* [PROBLEM TO WORK ON]:
Scan the listing below. Report each line that includes "MESH".

* [DATA SHOWN]:
((

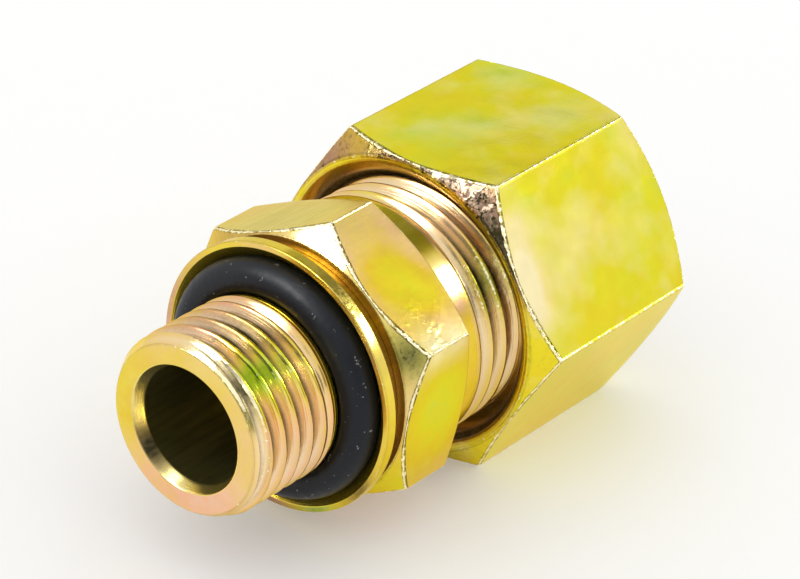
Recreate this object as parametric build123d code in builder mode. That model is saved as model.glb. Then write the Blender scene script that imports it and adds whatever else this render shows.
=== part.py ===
"""Straight stud coupling for a 12 mm tube: millimetres, the axis along X, the stud towards -X."""
import os
from math import acos, cos, radians, sqrt, tan

from build123d import *

os.makedirs("parts", exist_ok=True)

# Tube and passage
tube_d = 12.0
tube_clearance = 0.05  # radial, tube to socket, cutting ring and nut
passage_d = 8.4  # through the stud and the hexagon
mouth_bevel = 0.4  # radial, the lead-in at the end of the stud
mouth_depth = 0.85
socket_stop = 7.0  # from the end of the body to the shoulder the tube stands on

# Stud, G 1/4 parallel
stud_thread_d = 13.157
stud_length = 11.2  # from the face of the hexagon, which lies at X = 0
stud_chamfer_depth = 0.6
stud_chamfer_length = 0.9
seal_seat_d = 12.0
seal_seat_length = 3.3
rib_height = 0.42  # over the seat, keeps the seal on it
rib_width = 0.3
undercut_height = 0.1  # over the seat
undercut_width = 0.3

# Hexagon of the body, 19 across flats
hex_wall = 0.5  # from the thread of the cone end to a flat
hex_length = 6.6
hex_turn = -22.7  # degrees, against the nut
hex_face_inset = 0.16  # front face to flat, radially
hex_front_angle = 40.0
hex_back_angle = 30.0

# Cone end of the body, M18 x 1.5
shank_wall = 3.0  # from the tube to the crests of the thread
shank_length = 11.2
shank_chamfer_depth = 0.9
shank_chamfer_length = 1.0
cone_half_angle = 12.0
cone_flare = 1.0  # from the tube to the edge of the cone

# Seal and its retaining ring
seal_section = 2.62
seal_gap = 0.02  # round the seal, at its seat and in the ring
rib_gap = 0.102  # seal to the corner of the rib
lip_gap = 0.66  # seal to the lip of the retaining ring
lip_width = 0.4
flange_width = 0.87
hub_wall = 0.6
hub_overlap = 0.1  # the ring's cone runs this far past the seal

# Cutting ring
ring_length = 9.1
ring_entry = 2.6  # into the cone of the body
ring_seat_gap = 0.05  # radial to the body's cone, axial to the nut's
ring_wall = 1.5  # from the tube to the shoulder
ring_tail_wall = 0.35
ring_waist_depth = 0.35
ring_waist_width = 1.6
ring_head_length = 3.4

# Union nut, 22 across flats
nut_wall = 2.0  # from the thread to a flat
nut_length = 17.5
nut_gap = 4.6  # from the body's hexagon, screwed on by hand
nut_face_inset = 0.17
nut_front_angle = 36.0
nut_back_inset = 1.27
nut_back_angle = 35.0
thread_clearance = 0.05  # radial, nut on the body
nut_rim_width = 0.42  # flat left between the two bevels of the front
nut_relief_depth = 0.8  # below the crests of the thread, behind it
nut_relief_length = 2.0

# Places along X
stud_end = -stud_length
seat_start = -seal_seat_length
rib_start = seat_start - rib_width
undercut_start = rib_start - undercut_width
shank_end = hex_length + shank_length
socket_x = shank_end - socket_stop
nut_start = hex_length + nut_gap
nut_end = nut_start + nut_length

# Radii, and the widths across flats
passage_r = passage_d / 2
mouth_r = passage_r + mouth_bevel
stud_r = stud_thread_d / 2
seat_r = seal_seat_d / 2
rib_r = seat_r + rib_height
undercut_r = seat_r + undercut_height
tube_r = tube_d / 2
tube_hole_r = tube_r + tube_clearance
shank_r = tube_r + shank_wall
cone_mouth_r = tube_r + cone_flare
hex_af = 2 * (shank_r + hex_wall)
nut_af = 2 * (shank_r + nut_wall)
cone_slope = tan(radians(cone_half_angle))
cone_start = shank_end - (cone_mouth_r - tube_hole_r) / cone_slope


def corner_radius(across_flats):
    return across_flats / 2 / cos(radians(30))


# Body: the stud, the hexagon and the threaded cone end, turned from one bar
hex_face_r = hex_af / 2 - hex_face_inset
hex_corner_r = corner_radius(hex_af)
hex_front_drop = (hex_corner_r - hex_face_r) * tan(radians(hex_front_angle))
hex_back_drop = (hex_corner_r - shank_r) * tan(radians(hex_back_angle))

with BuildPart() as fitting_body:
    with BuildSketch(Plane.YZ):
        RegularPolygon(hex_af / 2, 6, major_radius=False, rotation=hex_turn)
    extrude(amount=hex_length)
    with BuildSketch(Plane.XZ):
        with BuildLine():
            Polyline(
                (0, 0),
                (0, hex_face_r),
                (hex_front_drop, hex_corner_r),
                (hex_length - hex_back_drop, hex_corner_r),
                (hex_length, shank_r),
                (hex_length, 0),
                close=True,
            )
        make_face()
    revolve(axis=Axis.X, mode=Mode.INTERSECT)
    with BuildSketch(Plane.XZ):
        with BuildLine():
            Polyline(
                (stud_end, 0),
                (stud_end, stud_r - stud_chamfer_depth),
                (stud_end + stud_chamfer_length, stud_r),
                (undercut_start, stud_r),
                (undercut_start, undercut_r),
                (rib_start, undercut_r),
                (rib_start, rib_r),
                (seat_start, rib_r),
                (seat_start, seat_r),
                (0, seat_r),
                (0, 0),
                close=True,
            )
        make_face()
    revolve(axis=Axis.X)
    with BuildSketch(Plane.XZ):
        with BuildLine():
            Polyline(
                (hex_length, 0),
                (hex_length, shank_r),
                (shank_end - shank_chamfer_length, shank_r),
                (shank_end, shank_r - shank_chamfer_depth),
                (shank_end, 0),
                close=True,
            )
        make_face()
    revolve(axis=Axis.X)
    with BuildSketch(Plane.XZ):
        with BuildLine():
            Polyline(
                (stud_end, 0),
                (stud_end, mouth_r),
                (stud_end + mouth_depth, passage_r),
                (socket_x, passage_r),
                (socket_x, tube_hole_r),
                (cone_start, tube_hole_r),
                (shank_end, cone_mouth_r),
                (shank_end, 0),
                close=True,
            )
        make_face()
    revolve(axis=Axis.X, mode=Mode.SUBTRACT)

# O-ring: round section, stretched over its seat against the corner of the rib
seal_r = seal_section / 2
seal_path_r = seat_r + seal_gap + seal_r
rib_drop = max(seal_path_r - rib_r, 0)
seal_x = seat_start + sqrt((seal_r + rib_gap) ** 2 - rib_drop**2)

with BuildPart() as o_ring:
    with BuildSketch(Plane.XZ):
        with Locations((seal_x, seal_path_r)):
            Circle(seal_r)
    revolve(axis=Axis.X)

# Retaining ring: a flange whose narrow lip is level with the seal, a cone that bears on the seal, and a hub
lip_inner_r = seal_path_r + seal_r + lip_gap
ring_outer_r = lip_inner_r + lip_width
flange_back = seal_x + flange_width
bevel_angle = acos((seal_r + seal_gap) / (seal_r + lip_gap))
hub_inner_r = seal_path_r + seal_r * cos(bevel_angle) - hub_overlap
hub_inner_x = seal_x + (lip_inner_r - hub_inner_r) / tan(bevel_angle)
hub_outer_r = hub_inner_r + hub_wall

with BuildPart() as retaining_ring:
    with BuildSketch(Plane.XZ):
        with BuildLine():
            Polyline(
                (seal_x, lip_inner_r),
                (seal_x, ring_outer_r),
                (flange_back, ring_outer_r),
                (flange_back, hub_outer_r),
                (0, hub_outer_r),
                (0, hub_inner_r),
                (hub_inner_x, hub_inner_r),
                close=True,
            )
        make_face()
    revolve(axis=Axis.X)

# Cutting ring: a thin tapered head in the cone of the body, a waist, and a shoulder for the nut
ring_front = shank_end - ring_entry
ring_back = ring_front + ring_length
head_r = cone_mouth_r - ring_entry * cone_slope - ring_seat_gap
head_end = ring_front + ring_head_length
head_end_r = head_r + ring_head_length * cone_slope
waist_r = head_end_r - ring_waist_depth
shoulder_r = tube_r + ring_wall
tail_r = tube_hole_r + ring_tail_wall
shoulder_end = ring_back - (shoulder_r - tail_r)
shoulder_start = head_end + ring_waist_width + (shoulder_r - waist_r)

with BuildPart() as cutting_ring:
    with BuildSketch(Plane.XZ):
        with BuildLine():
            Polyline(
                (ring_front, tube_hole_r),
                (ring_front, head_r),
                (head_end, head_end_r),
                (head_end, waist_r),
                (head_end + ring_waist_width, waist_r),
                (shoulder_start, shoulder_r),
                (shoulder_end, shoulder_r),
                (ring_back, tail_r),
                (ring_back, tube_hole_r),
                close=True,
            )
        make_face()
    revolve(axis=Axis.X)

# Union nut: hexagon with both ends bevelled, countersunk mouth, thread, and a cone for the ring
nut_corner_r = corner_radius(nut_af)
nut_face_r = nut_af / 2 - nut_face_inset
nut_back_r = nut_af / 2 - nut_back_inset
nut_front_drop = (nut_corner_r - nut_face_r) * tan(radians(nut_front_angle))
nut_back_drop = (nut_corner_r - nut_back_r) * tan(radians(nut_back_angle))
nut_bore_r = shank_r + thread_clearance
nut_mouth_r = nut_face_r - nut_rim_width
nut_relief_r = shank_r - nut_relief_depth
nut_hole_r = tube_hole_r + 2 * tube_clearance
nut_seat_x = shoulder_end + (shoulder_r - nut_hole_r) + ring_seat_gap
nut_relief_end = nut_seat_x - (nut_relief_r - nut_hole_r)
nut_thread_end = nut_relief_end - nut_relief_length

with BuildPart() as union_nut:
    with BuildSketch(Plane.YZ.offset(nut_start)):
        RegularPolygon(nut_af / 2, 6, major_radius=False)
    extrude(amount=nut_length)
    with BuildSketch(Plane.XZ):
        with BuildLine():
            Polyline(
                (nut_start, 0),
                (nut_start, nut_face_r),
                (nut_start + nut_front_drop, nut_corner_r),
                (nut_end - nut_back_drop, nut_corner_r),
                (nut_end, nut_back_r),
                (nut_end, 0),
                close=True,
            )
        make_face()
    revolve(axis=Axis.X, mode=Mode.INTERSECT)
    with BuildSketch(Plane.XZ):
        with BuildLine():
            Polyline(
                (nut_start, 0),
                (nut_start, nut_mouth_r),
                (nut_start + nut_mouth_r - nut_bore_r, nut_bore_r),
                (nut_thread_end, nut_bore_r),
                (nut_thread_end, nut_relief_r),
                (nut_relief_end, nut_relief_r),
                (nut_seat_x, nut_hole_r),
                (nut_end, nut_hole_r),
                (nut_end, 0),
                close=True,
            )
        make_face()
    revolve(axis=Axis.X, mode=Mode.SUBTRACT)

fitting_body.part.label = "fitting_body"
export_step(fitting_body.part, "parts/fitting_body.step")
o_ring.part.label = "o_ring"
export_step(o_ring.part, "parts/o_ring.step")
retaining_ring.part.label = "retaining_ring"
export_step(retaining_ring.part, "parts/retaining_ring.step")
cutting_ring.part.label = "cutting_ring"
export_step(cutting_ring.part, "parts/cutting_ring.step")
union_nut.part.label = "union_nut"
export_step(union_nut.part, "parts/union_nut.step")
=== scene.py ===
import bpy
import math
import numpy as np
from mathutils import Matrix, Vector


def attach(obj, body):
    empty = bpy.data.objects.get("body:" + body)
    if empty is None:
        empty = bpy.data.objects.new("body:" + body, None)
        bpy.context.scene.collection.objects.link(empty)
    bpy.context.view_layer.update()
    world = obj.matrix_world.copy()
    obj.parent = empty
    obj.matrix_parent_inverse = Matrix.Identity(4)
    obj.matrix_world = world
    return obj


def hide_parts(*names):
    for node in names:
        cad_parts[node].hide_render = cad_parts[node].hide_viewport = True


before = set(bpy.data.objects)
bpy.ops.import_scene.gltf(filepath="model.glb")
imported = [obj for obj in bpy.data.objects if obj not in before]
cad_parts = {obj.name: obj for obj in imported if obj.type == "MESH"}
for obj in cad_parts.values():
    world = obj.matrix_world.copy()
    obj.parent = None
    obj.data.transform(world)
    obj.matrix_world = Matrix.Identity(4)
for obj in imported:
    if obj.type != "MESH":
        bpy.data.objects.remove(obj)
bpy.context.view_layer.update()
mm = 0.001

# Turning: every piece is an outline carried round the X axis, in columns
turning = {
    "columns": 240,  # a multiple of six, so that each corner of a hexagon has a column
    "crowd": 0.8,  # how much closer the columns stand at the corners, 0 is evenly
    "edgeSteps": 4,  # faces across a broken edge
    "edgeShare": 0.4,  # the most that a broken edge takes of a line of the outline
    "closeRows": (0.15, 0.5),  # two more rows beside a fully worn edge, as shares of the first gap
    "normalWeight": 80,  # how much the large faces count in the shading
    "film": (0.45, 0.0, 0.0),  # tint, paleness (a painted pale sheen) and shade (painted shade) of a surface without a film of its own
}
# What wear adds at the five rows across a broken edge: coarseness, bare metal and a painted highlight, and the
# dark lines beside it
wearing = {
    "coarse": (0.0, 0.375, 0.5, 0.4, 0.4), "bareAndGlint": (0.0, 0.75, 1.0, 0.5, 0.5),
    "shade": (0.0, 0.5, 0.0, 0.5, 0.8),
    "ridge": 0.6,  # bare metal and a painted highlight on the corners of a hexagon
}


def columnAngles(cornerAngle=0.0, crowd=0.0):
    even = np.arange(turning["columns"]) * 2 * math.pi / turning["columns"]
    return cornerAngle + even - crowd / 6 * np.sin(6 * even)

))

* [WRITTEN REPLY]:
cad_parts = {obj.name: obj for obj in imported if obj.type == "MESH"}
    if obj.type != "MESH":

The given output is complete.